If we want to be a truly innovative nation, we need to be able to move fast, much in the way the events of the last couple of days have transpired. Government, by design, is not able to move fast in this manner (as President Trump has come to realise). It doesn’t mean we don’t seek the support of government when it’s needed; but it does mean we can be much more proactive and responsive, away from the factors that slow government down.

I could probably list half a dozen projects off the top of my head that I think would benefit from an independent body that has the dedicated creative and intellectual resources, as well as financial and political clout required for follow through. I’m sure you could too.

I’m definitely open to ideas, but my initial thoughts are that this type of organisation would be a cross between a think tank and a task force. So how, you ask, does this relate to philanthropy?
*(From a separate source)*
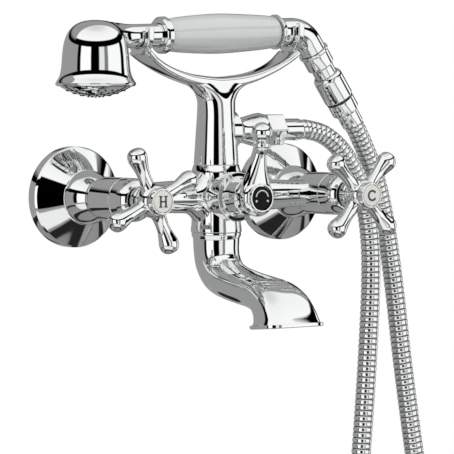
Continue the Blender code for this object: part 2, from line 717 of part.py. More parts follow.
def tail_pieces(tail):
    """Connector, nut and ferrules, one after the other down the tail."""
    step = [(8.1, 24), (8.1, 13.6), (10.1, 12.8), (10.1, 2.6), (10.7, 2), (10.7, 0.8), (9.8, GAP)]
    connector = turned("handset_connector", step + [(6, GAP), (6, 24)], MEDIUM, ring=True)
    finished(place(connector, (0, 0, 0), UPRIGHT, tail), "chrome")
    crown = [(10.7, 41.2), (10.7, 23.6), (10.1, 21.8), (8.9, 21)]
    nut = turned("hose_nut_handset", crown + [(8.5, 21), (8.8, 24.4), (8.8, 41.2)], MEDIUM, ring=True)
    finished(place(nut, (0, 0, 0), UPRIGHT, tail), "chrome")
    finished(place(tube("hose_washer_handset", 8.3, 5.4, 24.4, 26), (0, 0, 0), UPRIGHT, tail), "rubber")
    finished(place(tube("hose_seal_ring", 10.2, 7.6, 41.5, 42.5, MEDIUM), (0, 0, 0), UPRIGHT, tail), "rubber")
    upper = [(9.4, 53), (10.1, 52), (10.1, 42.8), (7.2, 42.8), (7.2, 41.2), (8.3, 41.2), (8.3, 26.4)]
    cone = turned("hose_cone", upper + [(5.8, 26.4), (5.8, 53)], MEDIUM, ring=True)
    finished(place(cone, (0, 0, 0), UPRIGHT, tail), "chrome")
    lower = [(7.5, 64.4), (7.9, 63.8), (7.9, 53.3), (5.8, 53.3), (5.8, 64.4)]
    finished(place(turned("hose_ferrule_handset", lower, SMALL, ring=True), (0, 0, 0), UPRIGHT, tail), "chrome")


def handset():
    axis = bpy.data.objects.new("handset_axis", None)
    PARTS.objects.link(axis)
    axis.location = (0, -AXIS_D * MM, GRIP_Z * MM)
    axis.rotation_euler = (0, -math.radians(GRIP_TILT), 0)
    handset_head(axis)
    spray_face()
    spray_seal()
    grip_rings(axis)
    grip(axis)
    grip_tube(axis)
    handset_elbow(axis)
    tail = tail_empty(axis)
    tail_pieces(tail)
    bpy.context.view_layer.update()
    return tail.matrix_world @ Matrix.Translation((0, 0, 64.7 * MM))


clear_scene()
PARTS = new_collection("wall_bath_mixer")
HELPERS = new_collection("cutters")
SIDES = (("hot", -INLET_X), ("cold", INLET_X))

for side, x in SIDES:
    wall_flange(side, x)
    wall_union(side, x)
    union_nut(side, x)
    union_washer(side, x)
    headwork(side, x)
    valve_bonnet(side, x)
    spindle(side, x)
    cross_handle(side, x)
    handle_screw(side, x)
    handle_cap(side, x)
    index_disc(side, x)

mixer_body()
diverter_cartridge()
diverter_bonnet()
diverter_spindle()
diverter_lever()
lever_ball()
diverter_screw()
diverter_index()
spout()
spout_outlet()
seals()
cradle_column()
hose_nipple()
hose_nut()
hose_ferrule_tap()
hose(handset())
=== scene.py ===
"""Wall bath mixer: the visible pieces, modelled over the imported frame.

An add-on in layout. Each operator below models one piece, or one group of like pieces, and the panel
lists them. Profiles and routes are in millimetres, as (radius, height) or (x, distance from the wall, z).
"""

import bisect
import json
import math

import bmesh
import bpy
from bpy.props import FloatProperty, FloatVectorProperty, IntProperty, PointerProperty
from mathutils import Euler, Matrix, Vector


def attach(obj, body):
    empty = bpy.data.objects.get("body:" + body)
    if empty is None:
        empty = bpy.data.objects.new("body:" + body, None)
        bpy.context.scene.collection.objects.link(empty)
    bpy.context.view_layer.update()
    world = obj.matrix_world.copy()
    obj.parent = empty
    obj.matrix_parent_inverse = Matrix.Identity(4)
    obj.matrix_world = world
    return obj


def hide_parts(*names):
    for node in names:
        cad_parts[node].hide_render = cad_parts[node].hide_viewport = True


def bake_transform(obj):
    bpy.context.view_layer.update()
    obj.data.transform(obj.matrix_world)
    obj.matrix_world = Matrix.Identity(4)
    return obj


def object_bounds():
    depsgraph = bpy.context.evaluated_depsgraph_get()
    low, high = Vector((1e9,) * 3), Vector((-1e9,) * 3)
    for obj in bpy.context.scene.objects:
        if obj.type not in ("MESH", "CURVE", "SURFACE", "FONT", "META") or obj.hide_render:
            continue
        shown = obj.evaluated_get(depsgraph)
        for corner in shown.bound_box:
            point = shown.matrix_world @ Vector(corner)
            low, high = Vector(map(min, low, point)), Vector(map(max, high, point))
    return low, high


bl_info = {
    "name": "Wall Bath Mixer",
    "version": (1, 0, 0),
    "blender": (4, 5, 0),
    "location": "View3D > Sidebar > Bath Mixer",
    "description": "Models a wall mounted bath mixer with a cradle and a hand shower",
    "category": "Add Mesh",
}

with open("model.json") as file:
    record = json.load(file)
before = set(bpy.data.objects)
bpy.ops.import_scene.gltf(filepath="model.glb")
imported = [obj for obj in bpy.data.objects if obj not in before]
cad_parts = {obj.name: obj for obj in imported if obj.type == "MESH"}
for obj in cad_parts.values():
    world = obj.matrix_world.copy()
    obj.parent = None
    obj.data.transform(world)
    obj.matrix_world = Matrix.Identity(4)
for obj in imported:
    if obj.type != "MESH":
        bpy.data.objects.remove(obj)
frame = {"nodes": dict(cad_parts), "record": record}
CAD_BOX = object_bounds()

MM = 0.001
TURN = 2 * math.pi

# From the wall to the line of the body and the column.
AXIS_D = 48
# The hand shower's line: its height over the mixer's middle, its tilt and the x of its head.
GRIP_Z = 112.6
GRIP_TILT = math.radians(1.7)
HEAD_X = -101.8
# The height of the hose outlet's line.
OUTLET_Z = 45.4

# The elbow in the hand shower's own frame: where its bend starts, the bend's radius and angle, the straight end.
ELBOW_START = 66
ELBOW_BEND = 18.8
ELBOW_DROP = math.radians(54.6) + GRIP_TILT
ELBOW_TAIL = 6.6

# The camera, in metres, and its side of the studio as an angle and as a level direction.
CAMERA_PLACE = (-1.32896, -1.81754, 0.08486)
CAMERA_AIM = Vector((0.00036, -0.06, -0.0213))
CAMERA_SIDE = math.radians(37.1)
TOWARDS_CAMERA = (-0.603, -0.797, 0)
# The studio floor's radius and its gap under the hose's loop, in metres.
FLOOR_RADIUS = 1.3
FLOOR_GAP = 0.006

# The lean of the spout's mouth from level, and the station from which its section grows squarer.
MOUTH_LEAN = 0.08
SQUARE_FROM = 26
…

This is where we should put the call out to the rest of the top 1%, all of those individuals and families that we see listed in the BRW Rich lists time and again. Instead of using philanthropic funds to adorn their names on hospital buildings and school campuses, let’s discuss how to support change that creates an Australia that responds to global opportunities and local challenges and positions Australia as a truly innovative nation.

It’s about time that the rest of the top 1% direct their financial resources towards such initiatives that benefit the country at large and put us on a path towards an economy that doesn’t rely on primary industry. That is philanthropy 2.0.